The Craft Yarn Council has been working with companies for several years now, trying to get everyone on the same page with standard sizing. There was a point in time when companies and regions all had different systems for sizing, and you can still see this today with aluminum hooks in the US being labeled with alphabet and steel hooks being on the aught system. With the democratization of information, the importance of having standards in fiber arts is really being highlighted and more is happening in that arena in the last 5-10 years than has happened ever in the history of crochet. We are practically running along at light speed comparatively.
Until that perfect consensus is reached, though, the only thing you can do is make your gauge swatches. I know. I know it isn’t fun. I know it’s not what you want to hear. It’s right up there with “floss more often”, “we need to talk”, and “this is your child’s principal calling”. I get it. But go hang around on the r/crochet subreddit for a little while. Take a look at the projects that people are doing that go catastrophically wrong. There is one unifying factor with every single one of them, and I’ll let you guess what it is.

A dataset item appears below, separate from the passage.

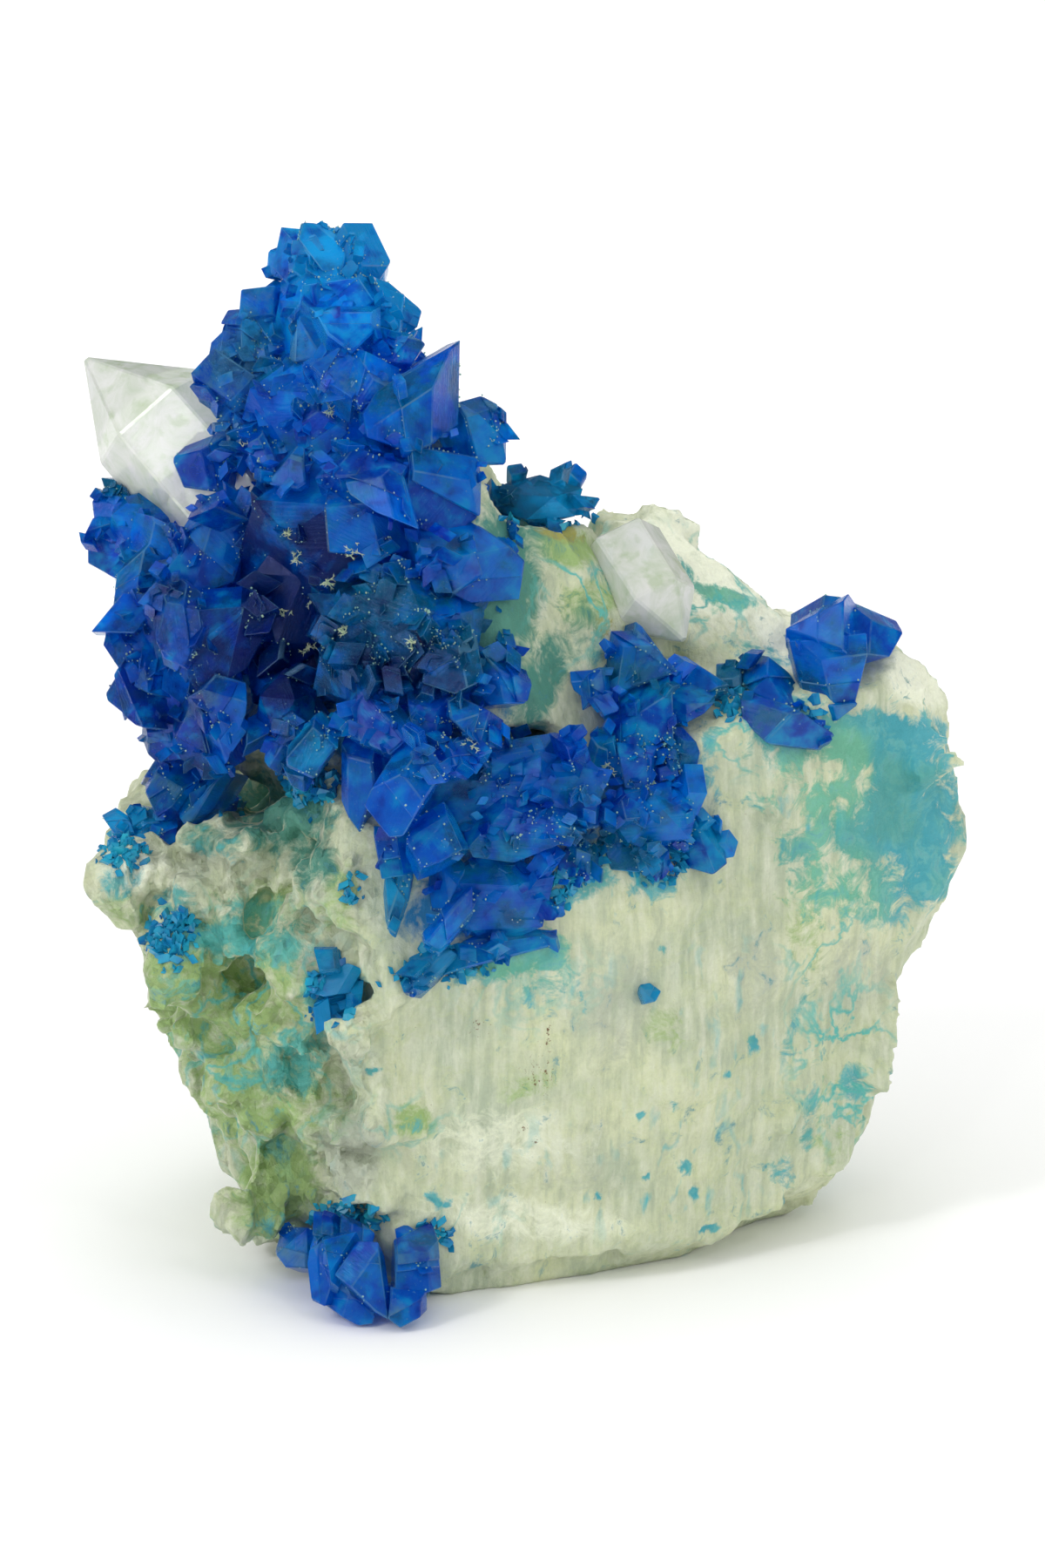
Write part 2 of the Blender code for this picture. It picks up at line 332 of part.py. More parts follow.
def on_front(x, rise, inset):
    """The point seen at x and rise that lies inset behind the front sheet, in metres."""
    back = CORNER_Y + RIGHT_SLOPE * max(0.0, x - CORNER_X) + LEFT_SLOPE * max(0.0, CORNER_X - x)
    back += SETBACK_SLOPE * max(0.0, rise - SETBACK_RISE)
    return seen(x, back + inset, rise)


SIGHT_LINE = Vector((0, math.cos(SIGHT), -math.sin(SIGHT)))


def clear_of_rock(rock_tree, place, proud):
    """The place, brought forward along the sight line if need be, so that it stands proud of the rock."""
    start = place - SIGHT_LINE * VIEW_REACH * MM
    hit = rock_tree.ray_cast(start, SIGHT_LINE)[0]
    if hit is None:
        return place
    before_rock = (hit - start).length - proud * MM
    return start + SIGHT_LINE * min(VIEW_REACH * MM, before_rock)


def turned(lean, nod, spin):
    """A turn as seen from the showing side: lean to the right, nod to the viewer, spin about the length."""
    degrees = {"Y": lean, "X": nod, "Z": spin}
    turn = Matrix.Rotation(-SIGHT, 3, "X")
    for axis, angle in degrees.items():
        turn = turn @ Matrix.Rotation(math.radians(angle), 3, axis)
    return turn


# Crystal shapes

def face_normals():
    """The direction of each chalcanthite face, from its indices and the unit cell. The c axis is +Z."""
    alpha, beta, gamma = (math.radians(angle) for angle in CELL_ANGLES)
    across = (math.cos(gamma) - math.cos(beta) * math.cos(alpha)) / math.sin(alpha)
    a = Vector((math.sqrt(1 - across ** 2 - math.cos(beta) ** 2), across, math.cos(beta))) * CELL_EDGES[0]
    b = Vector((0, math.sin(alpha), math.cos(alpha))) * CELL_EDGES[1]
    c = Vector((0, 0, 1)) * CELL_EDGES[2]
    volume = a.dot(b.cross(c))
    reciprocal = (b.cross(c) / volume, c.cross(a) / volume, a.cross(b) / volume)
    return {
        face: sum((axis * index for axis, index in zip(reciprocal, face)), Vector()).normalized()
        for face in FACE_REACH
    }


FACE_NORMALS = face_normals()


def cut_body(planes):
    """A closed convex body: what is left of a cube after every (normal, reach) plane has cut it."""
    bm = bmesh.new()
    bmesh.ops.create_cube(bm, size=UNCUT_SIZE)
    for normal, reach in planes:
        everything = bm.verts[:] + bm.edges[:] + bm.faces[:]
        cut = bmesh.ops.bisect_plane(
            bm, geom=everything, plane_co=normal * reach, plane_no=normal, clear_outer=True
        )
        rim = [part for part in cut["geom_cut"] if isinstance(part, bmesh.types.BMEdge)]
        if rim:
            bmesh.ops.edgeloop_fill(bm, edges=rim)
    bmesh.ops.recalc_face_normals(bm, faces=bm.faces)
    return bm


def chalcanthite(chance, width, thickness, length):
    """One crystal with its three pairs of faces, centred on the origin, of that size in millimetres."""
    planes = []
    for face, usual in FACE_REACH.items():
        for side in (1, -1):
            reach = usual * chance.uniform(1 - FACE_VARIES, 1 + FACE_VARIES)
            planes.append((FACE_NORMALS[face] * side, reach))
    bm = cut_body(planes)
    lows = [min(v.co[i] for v in bm.verts) for i in range(3)]
    highs = [max(v.co[i] for v in bm.verts) for i in range(3)]
    wanted = (width, thickness, length)
    for v in bm.verts:
        for i in range(3):
            share = (v.co[i] - lows[i]) / (highs[i] - lows[i]) - 0.5
            v.co[i] = share * wanted[i] * MM
    return bm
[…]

Please, just make your gauge swatches, folks. Hooks are out there labeled as one size when they’re a completely different size and you never know what hook the designer used. Gauge swatches are usually only about 25 stitches wide and maybe 12 rows tall, right? That’s 300 stitches. Would you rather make 300 stitches to check your gauge, or would you rather make 30,000 and have a dress you can’t wear? Just a little something for you to think about while you’re clicking “add to cart” on your own set of digital calipers.